Collected data:

+++++

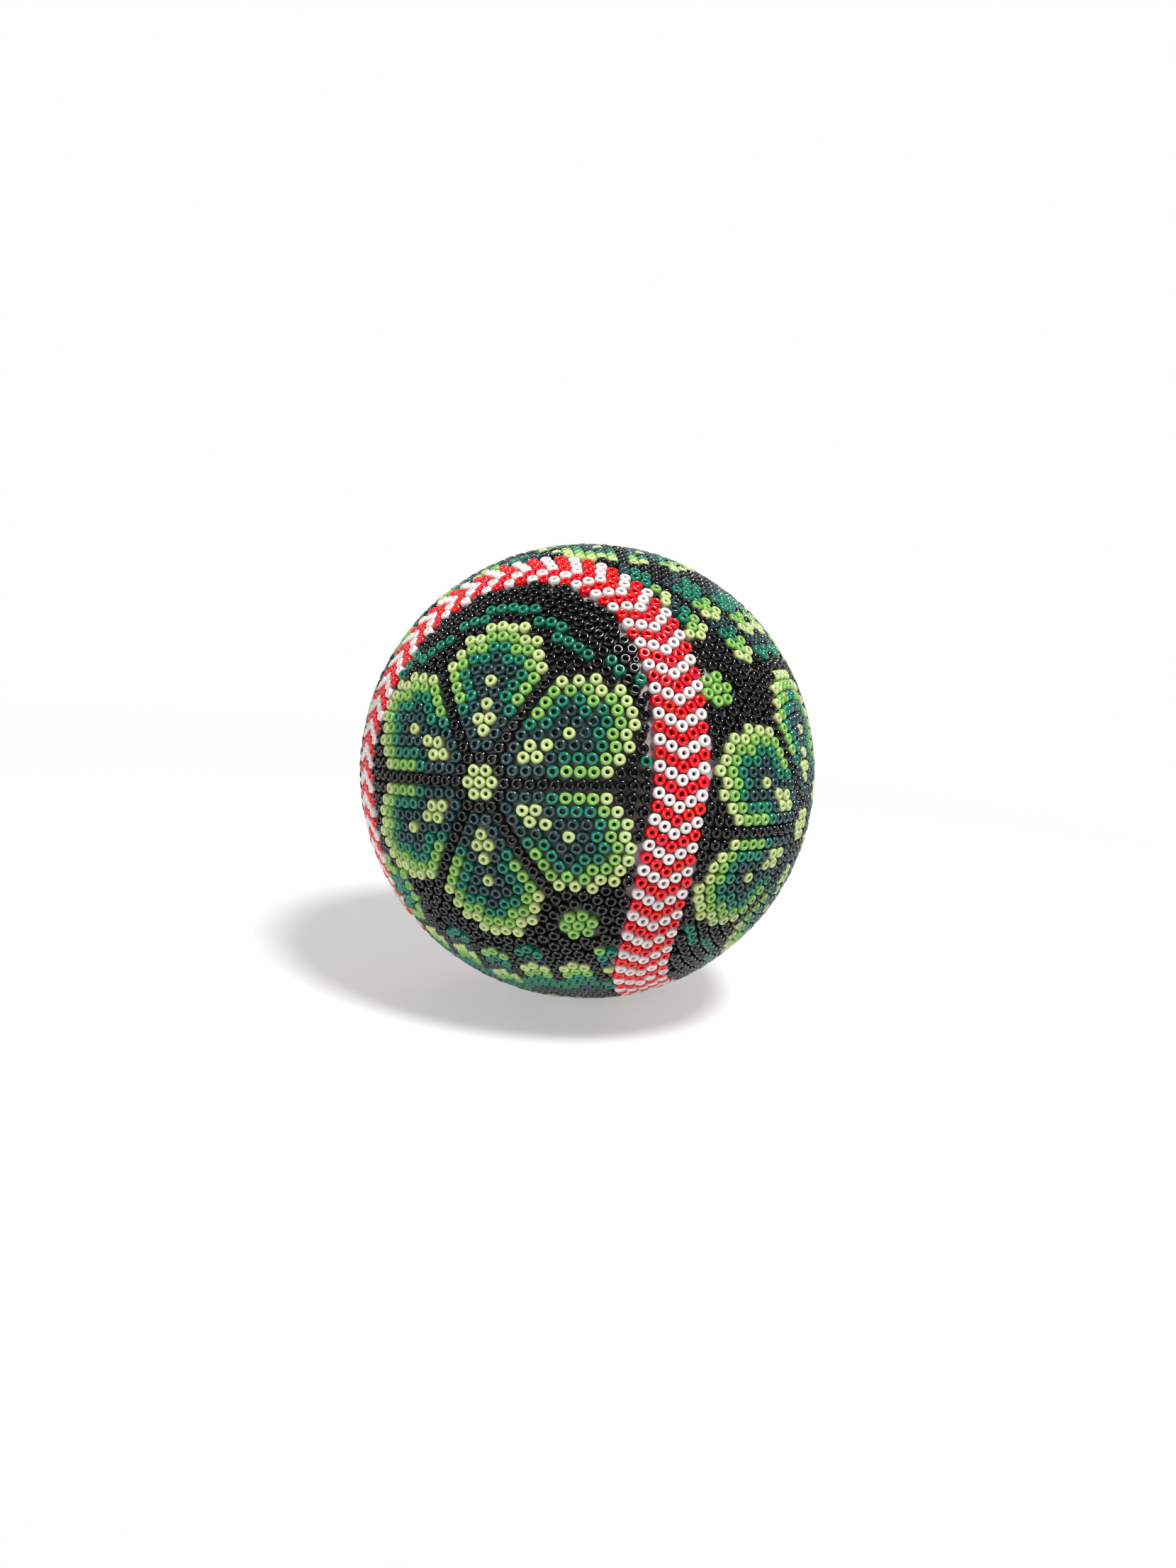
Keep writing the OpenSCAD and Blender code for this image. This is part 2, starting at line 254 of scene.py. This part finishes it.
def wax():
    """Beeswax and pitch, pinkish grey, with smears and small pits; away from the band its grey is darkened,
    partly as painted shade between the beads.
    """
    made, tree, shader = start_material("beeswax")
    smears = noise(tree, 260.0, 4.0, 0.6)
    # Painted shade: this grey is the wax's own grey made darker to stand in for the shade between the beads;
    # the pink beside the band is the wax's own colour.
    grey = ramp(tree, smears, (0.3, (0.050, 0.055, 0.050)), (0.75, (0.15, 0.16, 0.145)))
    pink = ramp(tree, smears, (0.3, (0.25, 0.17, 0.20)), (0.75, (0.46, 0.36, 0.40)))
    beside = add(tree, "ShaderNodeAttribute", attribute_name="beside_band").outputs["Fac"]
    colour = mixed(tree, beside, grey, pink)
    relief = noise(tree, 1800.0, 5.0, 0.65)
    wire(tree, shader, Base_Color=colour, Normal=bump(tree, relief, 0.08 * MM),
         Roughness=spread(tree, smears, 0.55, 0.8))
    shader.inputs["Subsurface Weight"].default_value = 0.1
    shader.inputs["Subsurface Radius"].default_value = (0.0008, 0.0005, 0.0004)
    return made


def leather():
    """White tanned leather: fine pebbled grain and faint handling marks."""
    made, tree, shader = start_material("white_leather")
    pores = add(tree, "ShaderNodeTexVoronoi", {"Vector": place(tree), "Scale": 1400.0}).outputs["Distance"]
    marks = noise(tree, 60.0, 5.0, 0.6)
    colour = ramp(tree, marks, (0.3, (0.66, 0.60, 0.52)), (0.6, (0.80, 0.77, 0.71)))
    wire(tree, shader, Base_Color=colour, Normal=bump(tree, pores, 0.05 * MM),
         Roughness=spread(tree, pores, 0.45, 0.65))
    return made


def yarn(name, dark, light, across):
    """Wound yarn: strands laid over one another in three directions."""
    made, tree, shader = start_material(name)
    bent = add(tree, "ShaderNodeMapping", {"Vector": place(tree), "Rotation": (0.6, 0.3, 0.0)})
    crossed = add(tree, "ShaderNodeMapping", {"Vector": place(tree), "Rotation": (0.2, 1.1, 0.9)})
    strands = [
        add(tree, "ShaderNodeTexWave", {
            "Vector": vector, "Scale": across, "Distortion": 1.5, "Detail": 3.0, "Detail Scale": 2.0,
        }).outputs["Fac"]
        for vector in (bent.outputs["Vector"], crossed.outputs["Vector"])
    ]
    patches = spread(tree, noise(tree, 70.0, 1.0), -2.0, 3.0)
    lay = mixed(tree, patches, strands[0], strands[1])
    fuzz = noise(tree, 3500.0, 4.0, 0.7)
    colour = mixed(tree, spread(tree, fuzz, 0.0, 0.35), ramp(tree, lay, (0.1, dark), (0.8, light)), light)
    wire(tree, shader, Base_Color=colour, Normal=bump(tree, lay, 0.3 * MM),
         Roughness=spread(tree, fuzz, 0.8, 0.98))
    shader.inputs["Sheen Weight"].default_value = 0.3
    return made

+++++

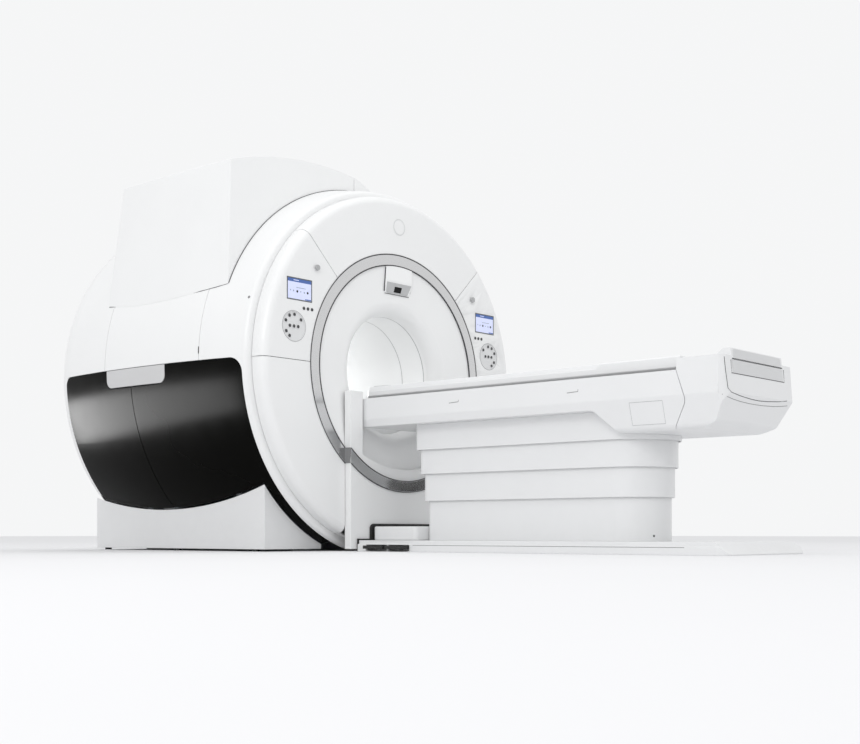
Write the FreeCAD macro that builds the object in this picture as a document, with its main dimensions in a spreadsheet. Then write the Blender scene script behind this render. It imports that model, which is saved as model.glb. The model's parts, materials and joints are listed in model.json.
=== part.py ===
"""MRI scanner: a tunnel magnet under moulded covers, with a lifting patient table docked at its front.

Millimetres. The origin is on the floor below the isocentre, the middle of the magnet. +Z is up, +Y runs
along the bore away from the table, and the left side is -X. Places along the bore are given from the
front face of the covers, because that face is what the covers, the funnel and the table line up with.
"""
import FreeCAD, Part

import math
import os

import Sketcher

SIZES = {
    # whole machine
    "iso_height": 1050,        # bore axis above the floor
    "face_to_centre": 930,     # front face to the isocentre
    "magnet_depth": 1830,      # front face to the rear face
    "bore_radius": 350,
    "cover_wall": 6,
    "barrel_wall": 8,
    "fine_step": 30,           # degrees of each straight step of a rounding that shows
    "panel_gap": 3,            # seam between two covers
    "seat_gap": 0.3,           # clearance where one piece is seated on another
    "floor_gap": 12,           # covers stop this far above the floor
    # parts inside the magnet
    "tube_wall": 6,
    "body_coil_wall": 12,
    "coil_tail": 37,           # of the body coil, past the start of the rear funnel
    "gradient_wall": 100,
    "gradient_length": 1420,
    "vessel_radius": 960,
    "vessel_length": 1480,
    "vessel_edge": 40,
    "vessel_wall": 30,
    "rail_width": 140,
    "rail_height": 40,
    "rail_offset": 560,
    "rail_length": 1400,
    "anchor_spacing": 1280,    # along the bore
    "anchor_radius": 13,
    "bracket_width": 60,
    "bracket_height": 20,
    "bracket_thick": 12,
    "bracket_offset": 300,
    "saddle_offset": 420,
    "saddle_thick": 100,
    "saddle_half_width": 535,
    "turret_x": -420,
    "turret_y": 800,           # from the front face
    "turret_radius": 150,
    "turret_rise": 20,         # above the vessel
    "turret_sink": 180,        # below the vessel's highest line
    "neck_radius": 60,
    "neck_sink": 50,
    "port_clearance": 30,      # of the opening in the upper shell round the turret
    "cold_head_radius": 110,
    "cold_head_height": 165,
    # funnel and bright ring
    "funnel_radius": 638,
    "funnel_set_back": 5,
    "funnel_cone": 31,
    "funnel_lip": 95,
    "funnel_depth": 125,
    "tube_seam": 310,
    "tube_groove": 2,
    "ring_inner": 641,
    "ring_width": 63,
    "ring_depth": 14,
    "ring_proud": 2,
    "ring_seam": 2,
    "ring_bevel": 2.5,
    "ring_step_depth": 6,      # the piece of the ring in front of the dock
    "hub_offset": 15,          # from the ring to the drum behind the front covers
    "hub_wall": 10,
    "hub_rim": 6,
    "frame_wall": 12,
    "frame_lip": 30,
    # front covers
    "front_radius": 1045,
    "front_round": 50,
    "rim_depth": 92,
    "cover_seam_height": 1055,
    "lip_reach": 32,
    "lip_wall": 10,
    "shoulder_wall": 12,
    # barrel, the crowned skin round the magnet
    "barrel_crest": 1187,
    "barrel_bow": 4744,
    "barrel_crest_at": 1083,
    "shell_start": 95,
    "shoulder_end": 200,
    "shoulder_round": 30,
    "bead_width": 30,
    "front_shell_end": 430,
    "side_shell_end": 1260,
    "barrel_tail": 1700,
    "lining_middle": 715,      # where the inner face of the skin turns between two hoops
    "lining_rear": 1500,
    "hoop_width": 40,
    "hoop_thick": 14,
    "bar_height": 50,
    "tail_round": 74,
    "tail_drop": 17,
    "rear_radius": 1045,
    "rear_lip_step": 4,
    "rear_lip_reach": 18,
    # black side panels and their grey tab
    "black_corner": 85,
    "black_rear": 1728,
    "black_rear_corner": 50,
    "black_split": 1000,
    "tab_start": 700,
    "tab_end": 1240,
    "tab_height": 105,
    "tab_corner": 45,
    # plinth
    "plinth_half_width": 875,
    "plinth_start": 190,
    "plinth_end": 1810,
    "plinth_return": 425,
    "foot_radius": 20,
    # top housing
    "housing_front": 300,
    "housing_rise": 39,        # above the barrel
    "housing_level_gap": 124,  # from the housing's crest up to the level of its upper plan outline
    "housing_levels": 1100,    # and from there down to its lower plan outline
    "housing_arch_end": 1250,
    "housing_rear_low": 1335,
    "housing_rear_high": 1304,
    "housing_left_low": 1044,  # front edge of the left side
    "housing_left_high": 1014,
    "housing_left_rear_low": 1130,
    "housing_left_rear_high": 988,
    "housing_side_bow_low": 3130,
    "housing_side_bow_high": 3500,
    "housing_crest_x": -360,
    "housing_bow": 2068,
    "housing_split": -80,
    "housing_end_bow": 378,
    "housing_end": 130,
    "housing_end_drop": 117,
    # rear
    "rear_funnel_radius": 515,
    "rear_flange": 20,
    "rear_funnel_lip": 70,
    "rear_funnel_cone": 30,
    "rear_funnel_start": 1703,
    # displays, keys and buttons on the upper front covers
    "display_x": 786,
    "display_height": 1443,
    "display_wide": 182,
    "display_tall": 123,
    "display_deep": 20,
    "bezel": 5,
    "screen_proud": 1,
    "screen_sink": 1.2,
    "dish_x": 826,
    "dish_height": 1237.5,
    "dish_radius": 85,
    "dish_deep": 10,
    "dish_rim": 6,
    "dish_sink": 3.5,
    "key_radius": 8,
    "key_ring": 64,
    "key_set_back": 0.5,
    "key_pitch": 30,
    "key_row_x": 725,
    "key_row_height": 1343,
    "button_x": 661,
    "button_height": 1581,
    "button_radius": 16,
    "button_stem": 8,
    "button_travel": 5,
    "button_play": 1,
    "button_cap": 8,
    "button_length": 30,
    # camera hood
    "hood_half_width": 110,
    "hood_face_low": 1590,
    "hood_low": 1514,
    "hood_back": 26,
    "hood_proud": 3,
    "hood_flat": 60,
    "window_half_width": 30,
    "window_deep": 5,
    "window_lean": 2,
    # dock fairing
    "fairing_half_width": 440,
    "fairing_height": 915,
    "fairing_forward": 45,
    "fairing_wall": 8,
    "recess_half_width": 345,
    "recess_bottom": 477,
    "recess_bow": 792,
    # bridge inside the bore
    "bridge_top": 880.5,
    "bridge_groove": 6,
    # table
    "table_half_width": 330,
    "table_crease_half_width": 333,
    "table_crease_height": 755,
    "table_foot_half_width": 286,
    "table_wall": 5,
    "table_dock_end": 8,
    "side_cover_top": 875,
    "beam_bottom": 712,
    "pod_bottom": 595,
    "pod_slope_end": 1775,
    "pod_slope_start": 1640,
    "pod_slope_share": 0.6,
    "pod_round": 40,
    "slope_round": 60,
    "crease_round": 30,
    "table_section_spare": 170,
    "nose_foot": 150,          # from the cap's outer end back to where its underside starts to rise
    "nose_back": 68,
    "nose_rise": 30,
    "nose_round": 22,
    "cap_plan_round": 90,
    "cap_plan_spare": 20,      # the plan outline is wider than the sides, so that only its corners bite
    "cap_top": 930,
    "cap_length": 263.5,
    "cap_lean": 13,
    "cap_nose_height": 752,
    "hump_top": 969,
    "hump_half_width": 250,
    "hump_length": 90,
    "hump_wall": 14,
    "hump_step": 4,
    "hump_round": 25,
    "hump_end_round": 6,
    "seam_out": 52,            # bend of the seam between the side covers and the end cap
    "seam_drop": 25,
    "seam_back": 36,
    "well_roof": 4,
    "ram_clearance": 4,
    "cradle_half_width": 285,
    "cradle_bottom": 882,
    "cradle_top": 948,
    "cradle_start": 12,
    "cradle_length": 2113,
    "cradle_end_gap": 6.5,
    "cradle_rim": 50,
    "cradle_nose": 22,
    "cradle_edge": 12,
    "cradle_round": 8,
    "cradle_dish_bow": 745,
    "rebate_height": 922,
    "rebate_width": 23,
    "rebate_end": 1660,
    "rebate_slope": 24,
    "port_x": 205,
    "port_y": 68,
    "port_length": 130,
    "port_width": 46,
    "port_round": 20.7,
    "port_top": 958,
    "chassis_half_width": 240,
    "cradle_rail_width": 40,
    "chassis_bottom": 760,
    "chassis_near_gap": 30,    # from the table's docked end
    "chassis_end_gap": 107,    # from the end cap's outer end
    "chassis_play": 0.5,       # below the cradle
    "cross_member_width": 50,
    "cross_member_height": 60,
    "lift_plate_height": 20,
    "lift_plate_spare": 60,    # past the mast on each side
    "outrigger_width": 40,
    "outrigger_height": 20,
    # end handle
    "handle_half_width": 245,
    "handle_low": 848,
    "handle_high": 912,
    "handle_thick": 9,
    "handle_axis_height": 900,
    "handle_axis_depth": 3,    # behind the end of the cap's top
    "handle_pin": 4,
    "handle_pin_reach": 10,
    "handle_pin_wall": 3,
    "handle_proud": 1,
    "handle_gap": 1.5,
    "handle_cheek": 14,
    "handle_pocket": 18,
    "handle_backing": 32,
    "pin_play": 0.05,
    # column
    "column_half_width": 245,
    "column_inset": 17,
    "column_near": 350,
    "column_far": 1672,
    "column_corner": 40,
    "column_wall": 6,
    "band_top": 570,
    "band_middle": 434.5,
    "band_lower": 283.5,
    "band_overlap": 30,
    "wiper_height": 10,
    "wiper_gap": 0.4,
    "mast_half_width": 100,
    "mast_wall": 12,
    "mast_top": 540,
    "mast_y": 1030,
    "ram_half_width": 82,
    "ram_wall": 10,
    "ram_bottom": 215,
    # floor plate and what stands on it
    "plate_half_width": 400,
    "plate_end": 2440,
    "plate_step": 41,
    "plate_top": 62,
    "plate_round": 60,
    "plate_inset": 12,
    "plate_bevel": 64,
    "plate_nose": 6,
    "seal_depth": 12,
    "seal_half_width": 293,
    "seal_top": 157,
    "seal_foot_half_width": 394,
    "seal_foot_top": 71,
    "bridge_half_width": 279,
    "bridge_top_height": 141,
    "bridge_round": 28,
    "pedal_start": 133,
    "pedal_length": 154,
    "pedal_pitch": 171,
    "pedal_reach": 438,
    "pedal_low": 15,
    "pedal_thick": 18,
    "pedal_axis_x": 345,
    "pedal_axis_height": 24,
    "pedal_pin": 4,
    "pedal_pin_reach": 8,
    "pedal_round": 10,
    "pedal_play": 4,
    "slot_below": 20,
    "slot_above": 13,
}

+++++

◆ **WHAT IS NEEDED**
Return the lines from the line with "Write the FreeCAD" through the line with "at its front.", inclusive, exactly as they stand, and nothing else.

◆ **REPLY TO THE TASK**
Write the FreeCAD macro that builds the object in this picture as a document, with its main dimensions in a spreadsheet. Then write the Blender scene script behind this render. It imports that model, which is saved as model.glb. The model's parts, materials and joints are listed in model.json.
=== part.py ===
"""MRI scanner: a tunnel magnet under moulded covers, with a lifting patient table docked at its front.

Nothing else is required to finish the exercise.